THE TASK —
Locate each line with the string "before" in the listing below and copy it.

DATA SECTION —

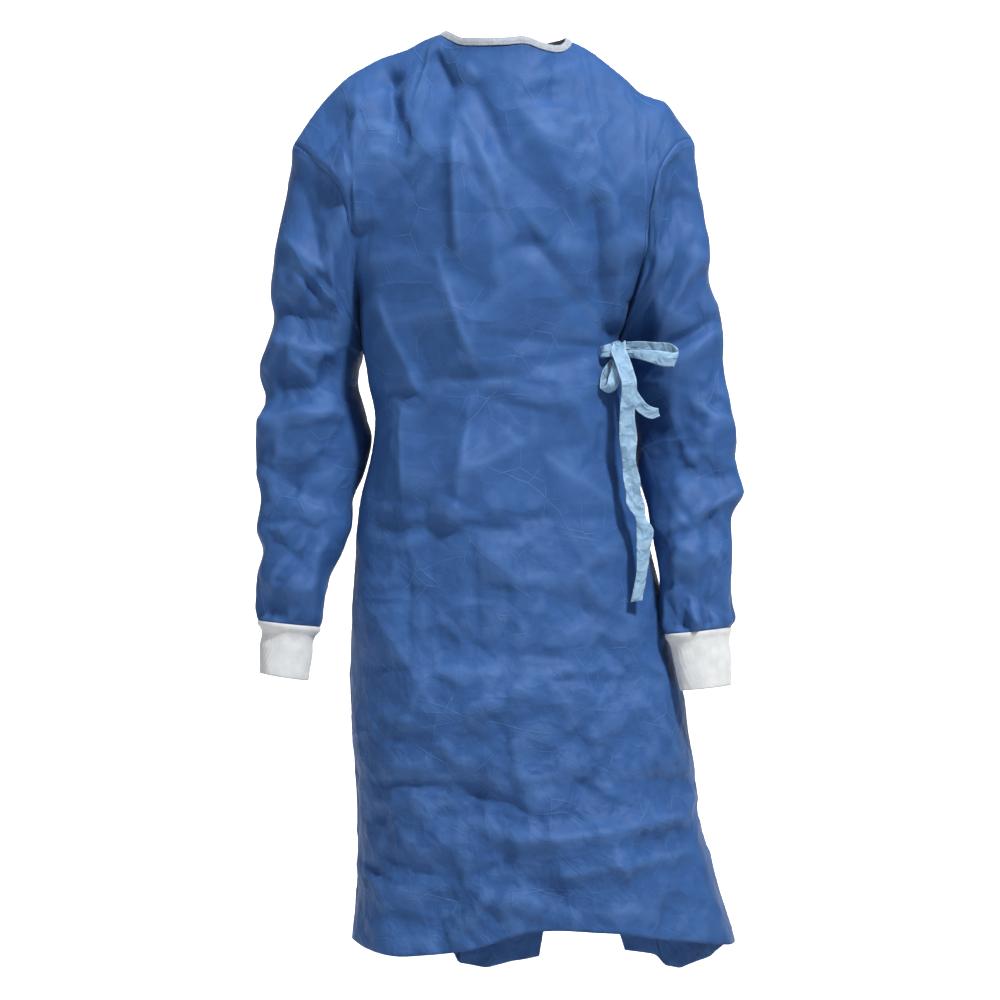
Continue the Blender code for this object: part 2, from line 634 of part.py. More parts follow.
def back_panel(name, side, hem, step_phi):
    """One back panel, from the side seam round to the free edge of its flap."""
    start = SIDE_PHI + SEAM_PHI
    neck = (180 - NECK_SPAN - start) / (flap_reach(side, 0.0) - start)
    columns = np.concatenate([
        np.linspace(0, neck, FLAP_COLUMNS + 1)[:-1],
        np.linspace(neck, 1, FLAP_COLUMNS + 1),
    ])
    step = (step_phi - start) / (flap_reach(side, HEM_DROP) - start)
    nearest = np.argmin(np.abs(columns - step))
    columns[nearest] = step
    columns = np.insert(columns, nearest + 1, step + HEM_STEP_SHARE)

    def phi_at(shares, drop):
        return side * (start + shares * (flap_reach(side, drop) - start))

    points = panel(phi_at, hem, columns)
    if side < 0:
        drops = row_drops()[:, None]
        lift = flap_lift(phi_at(columns[None, :], drops), drops)[:, ::-1]
        points = points[:, ::-1]
        points = points + flat_normals(points) * lift[..., None]
    cloth(name, points, BODY_CLOTH, GOWN_BLUE)


def flat_normals(points):
    """The level part of each outward direction."""
    out = normals_of(points) * [1, 1, 0]
    return out / np.linalg.norm(out, axis=2, keepdims=True)


def ring_points(ring, turns):
    """An oval ring; turn 0 is its outer edge, 90 its front."""
    outer = np.array([ring.outer_x, ring.outer_y, ring.outer_z])
    inner = np.array([ring.inner_x, ring.inner_y, ring.inner_z])
    middle = (outer + inner) / 2
    half = (outer - inner) / 2
    turn = np.radians(turns)[:, None]
    return middle + np.cos(turn) * half + np.sin(turn) * np.array([0, -ring.half_depth, 0])


def sleeve(name, side, rings):
    turns = np.arange(SLEEVE_SIDES) * 360 / SLEEVE_SIDES
    start = armhole_edge(side, turns)
    keys = np.array([start] + [ring_points(ring, turns) for ring in rings])
    heading = keys[1] - start
    heading /= np.linalg.norm(heading, axis=1, keepdims=True)
    under = 0.5 - 0.5 * np.cos(np.radians(turns))
    keys[0] = start + heading * ARMHOLE_LIFT
    keys[0, :, 0] += side * UNDERARM_LIFT * under
    middles = keys.mean(axis=1)
    run = np.concatenate([[0], np.cumsum(np.linalg.norm(np.diff(middles, axis=0), axis=1))])
    places = np.linspace(0, run[-1], SLEEVE_ROWS + 1)
    points = np.stack([smooth(places, run, keys[:, i]) for i in range(SLEEVE_SIDES)], axis=1)
    if side > 0:
        points = points[:, ::-1]
    cloth(name, points, BODY_CLOTH, GOWN_BLUE, closed=True)


def cuff(name, side, rings):
    turns = np.arange(SLEEVE_SIDES) * 360 / SLEEVE_SIDES
    points = np.array([ring_points(ring, turns) for ring in rings])
    points[..., 2] -= SEAM_GAP
    if side > 0:
        points = points[:, ::-1]
    cloth(name, points, KNIT_CLOTH, CUFF_WHITE, closed=True)


def neck_binding():
    """The folded strip along the neck seam, from the end of one flap round to the other."""
    end = float(neck_angle(flap_reach(1, 0.0)))
    angles = np.linspace(-end, end, BINDING_COLUMNS + 1)
    low = neck_edge(angles)
    turn = np.radians(angles)
    out = np.stack([np.sin(turn), -np.cos(turn), np.zeros(len(turn))], axis=-1)
    lift = FLAP_LIFT * ramp(-angles, 100, 360 - end - 12)
    low = low + out * (lift + BINDING_CLOTH / 4)[:, None]
    aside = (np.abs(turn_between(np.abs(angles), 90)) / BINDING_SIDE_SPAN) ** 2
    lean = np.radians(BINDING_LEAN + (BINDING_SIDE_LEAN - BINDING_LEAN) * np.exp(-aside))
    low[:, 2] += BINDING_GAP + BINDING_CLOTH / 2 * np.sin(lean)
    high = low - out * (BINDING_HEIGHT * np.sin(lean))[:, None]
    high[:, 2] += BINDING_HEIGHT * np.cos(lean)
    cloth("neck_binding", np.array([high, low]), BINDING_CLOTH, BINDING_GREY, offset=0.0)


def nape_tape():
    """The closing tape over the edge of the outer flap, just under the neck seam."""
    phi = -np.linspace(TAPE_TO, TAPE_FROM, 9)
    beyond = ramp(-phi, TAPE_STEP, TAPE_TO - 1)
    points = np.array([chest(phi, share) for share in np.linspace(TAPE_TOP, TAPE_BOTTOM, 3)])
    lift = FLAP_LIFT * (1 - beyond) + TAPE_LIFT + TIE_CLOTH
    points = points + flat_normals(points) * lift[None, :, None]
    cloth("nape_tape", points, TIE_CLOTH, TIE_BLUE)


def belt():
    """The stretch of the tie from the outer flap's edge round the side to the knot."""
    phi = np.linspace(BELT_FROM, BELT_TO, BELT_COLUMNS + 1)
    gather = 1 - 0.45 * ramp(-phi, -BELT_TO - 14, -BELT_TO)
    rows = []
    for share in (1, 0, -1):
        drop = BELT_DROP - share * BELT_HALF_WIDTH * gather
        x, y = body_xy(phi, drop)
        turn = np.radians(phi)
        out = BELT_LIFT + (BELT_END_LIFT - BELT_LIFT) * ramp(phi, BELT_FROM - BELT_END_SPAN, BELT_FROM - 4)
        rows.append(np.stack([x + out * np.sin(turn), y - out * np.cos(turn), -drop], axis=-1))
    cloth("belt", np.array(rows), TIE_CLOTH, TIE_BLUE, offset=0.0)


def ribbon(name, stations, rows):
    """A stretch of tie ribbon along its stations, two grid cells wide."""
    line = np.array(stations)
    steps = np.linalg.norm(np.diff(line[:, :3], axis=0), axis=1)
    run = np.concatenate([[0], np.cumsum(steps)])
    at = smooth(np.linspace(0, run[-1], rows + 1), run, line)
    middle = at[:, :3]
    across = at[:, 3:]
    points = np.stack([middle - across, middle, middle + across], axis=1)
    cloth(name, points, TIE_CLOTH, TIE_BLUE, offset=0.0)


def knot():
    ball = bmesh.new()
    bmesh.ops.create_uvsphere(ball, u_segments=12, v_segments=8, radius=1.0)
    for vert in ball.verts:
        vert.co = [KNOT_PLACE[k] + KNOT_RADII[k] * vert.co[k] for k in range(3)]
    mesh = bpy.data.meshes.new("tie_knot")
    ball.to_mesh(mesh)
    ball.free()
    mesh.materials.append(material(TIE_BLUE))
    mesh.shade_smooth()
    bpy.data.collections["surgical_gown"].objects.link(bpy.data.objects.new("tie_knot", mesh))


def main():
    for old in list(bpy.data.objects):
        bpy.data.objects.remove(old, do_unlink=True)
    bpy.context.scene.collection.children.link(bpy.data.collections.new("surgical_gown"))
    front_panel()
    back_panel("back_panel_left", 1, HEM_BACK_LEFT, 145.5)
    back_panel("back_panel_right", -1, HEM_BACK_RIGHT, 154.8)
    sleeve("sleeve_right_arm", -1, SLEEVE_RINGS_RIGHT_ARM)
    sleeve("sleeve_left_arm", 1, SLEEVE_RINGS_LEFT_ARM)
    cuff("cuff_right_arm", -1, CUFF_RINGS_RIGHT_ARM)
    cuff("cuff_left_arm", 1, CUFF_RINGS_LEFT_ARM)
    neck_binding()
    nape_tape()
    belt()
    knot()
    ribbon("tie_root", TIE_ROOT, 8)
    ribbon("tie_loop_side", LOOP_SIDE, RIBBON_ROWS)
    ribbon("tie_loop_lower", LOOP_LOWER, RIBBON_ROWS)
    ribbon("tie_tail_long", TAIL_LONG, LONG_RIBBON_ROWS)
    ribbon("tie_tail_short", TAIL_SHORT, 12)


main()
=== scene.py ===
"""The looks of a disposable surgical gown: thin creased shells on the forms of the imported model.

Metres, +Z up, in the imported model's frame. The front faces -Y and the wearer's left side is
towards +X. The tables are written in millimetres and degrees, and table() turns them to metres.
Each cloth piece is made again from the named sizes of its solid, on a finer grid, and its creases
are worked into the grid. Its stitches and weave come after that.
"""

import math
from collections import namedtuple

import bmesh
import bpy
import numpy as np
from mathutils import Matrix, Vector


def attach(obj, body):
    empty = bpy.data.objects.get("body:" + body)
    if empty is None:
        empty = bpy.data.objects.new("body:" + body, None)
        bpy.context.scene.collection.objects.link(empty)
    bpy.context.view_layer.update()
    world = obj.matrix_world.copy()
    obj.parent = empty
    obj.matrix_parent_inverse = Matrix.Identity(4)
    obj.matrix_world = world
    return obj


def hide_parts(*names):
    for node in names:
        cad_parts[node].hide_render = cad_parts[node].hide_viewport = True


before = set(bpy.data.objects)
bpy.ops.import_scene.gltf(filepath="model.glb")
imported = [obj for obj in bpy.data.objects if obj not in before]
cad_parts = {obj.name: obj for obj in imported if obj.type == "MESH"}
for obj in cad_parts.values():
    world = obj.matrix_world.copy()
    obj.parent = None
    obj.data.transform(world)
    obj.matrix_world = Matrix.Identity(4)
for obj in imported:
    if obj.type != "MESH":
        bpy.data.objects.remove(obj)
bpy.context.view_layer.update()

NOT_LENGTHS = ("phi", "span", "angle", "left_phi", "right_phi", "lean", "count", "turn", "spread")


def table(kind, rows):
    """Rows with named columns, whose lengths are given in millimetres and kept in metres."""
    scale = [1 if name in NOT_LENGTHS else 1000 for name in kind._fields]
    return tuple(kind(*(value / unit for value, unit in zip(row, scale))) for row in rows)


# Thickness of the shells
GOWN_SHELL = 0.0007
KNIT_SHELL = 0.0015
BINDING_SHELL = 0.0018
TIE_SHELL = 0.0006

# Thickness of the solids that the shells dress
BINDING_CLOTH = 0.0020
TIE_CLOTH = 0.0010

# The body, as sections at a drop below the origin: how far it reaches on each side
UNDERARM_DROP = 0.335
HEM_DROP = 1.18
SKIRT_LENGTH = HEM_DROP - UNDERARM_DROP
SQUARENESS = 2.3
NECK_SPAN = 38.0
SIDE_PHI = 90.0
Section = namedtuple("Section", "drop left right front back")
SECTIONS = table(Section, (
    (0, -200, 190, 85, 85),
    (150, -207, 196, 118, 116),
    (250, -198, 186, 130, 124),
    (335, -189, 169, 131, 120),
    (365, -187, 160, 128, 115),
    (400, -184, 150, 125, 112),
    (425, -180, 155, 124, 110),
    (450, -176, 160, 122, 108),
    (485, -168, 165, 123, 110),
    (535, -172, 171, 126, 116),
    (600, -188, 180, 131, 124),
    (680, -195, 197, 138, 136),
    (740, -198, 213, 142, 143),
    (800, -201, 223.5, 146, 149),
    (850, -201, 235, 149, 154),
    (900, -199, 243, 152, 159),
    (960, -195, 252, 156, 164),
    (1010, -192, 256, 158, 167),
    (1050, -192, 267, 161, 170),
    (1090, -192, 278, 163, 174),
    (1180, -199, 305, 168, 181),
    (1250, -203, 320, 172, 186),
))

# Soft vertical flutes of the skirt: where they stand round the body, and how they grow with the drop
Flute = namedtuple("Flute", "phi span out start full")
FLUTES = table(Flute, (
    (-48, 15, 6, 620, 1150),
    (-16, 12, -6, 800, 1180),
    (14, 13, 7, 850, 1180),
    (44, 12, -8, 700, 1150),
    (66, 9, 6, 800, 1180),
    (118, 13, -11, 600, 1150),
    (146, 11, 8, 550, 1150),
    (-115, 13, -9, 600, 1150),
    (-142, 11, 9, 500, 1100),
    (-170, 12, -8, 550, 1150),
))

# The neck seam: its half width and its reach to the front and back, and its height round the neck
NECK_MIDDLE = 0.003
NECK_HALF_WIDTH = 0.0875
NECK_FRONT = 0.086
NECK_BACK = 0.076
NeckHeight = namedtuple("NeckHeight", "angle z")
NECK_HEIGHTS = table(NeckHeight, (
    (-270, 4.4),
    (-240, 2),
    (-180, -4),
    (-130, 5),
    (-90, 13.5),
    (-78, 11.5),
    (-55, 1.2),
    (-43, -5.5),
    (-25, -8.5),
    (0, -8.6),
    (18, -6.8),
    (32, -12.6),
    (45, -15.2),
    (57, -13.6),
    (73, -5.4),
    (90, 4.4),
    (120, 2),
    (180, -4),
    (230, 5),
    (270, 13.5),
))
BINDING_HEIGHT = 0.0100
BINDING_LEAN = 10.0
BINDING_SIDE_LEAN = 62.0
BINDING_SIDE_SPAN = 34.0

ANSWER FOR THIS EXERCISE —
before = set(bpy.data.objects)
imported = [obj for obj in bpy.data.objects if obj not in before]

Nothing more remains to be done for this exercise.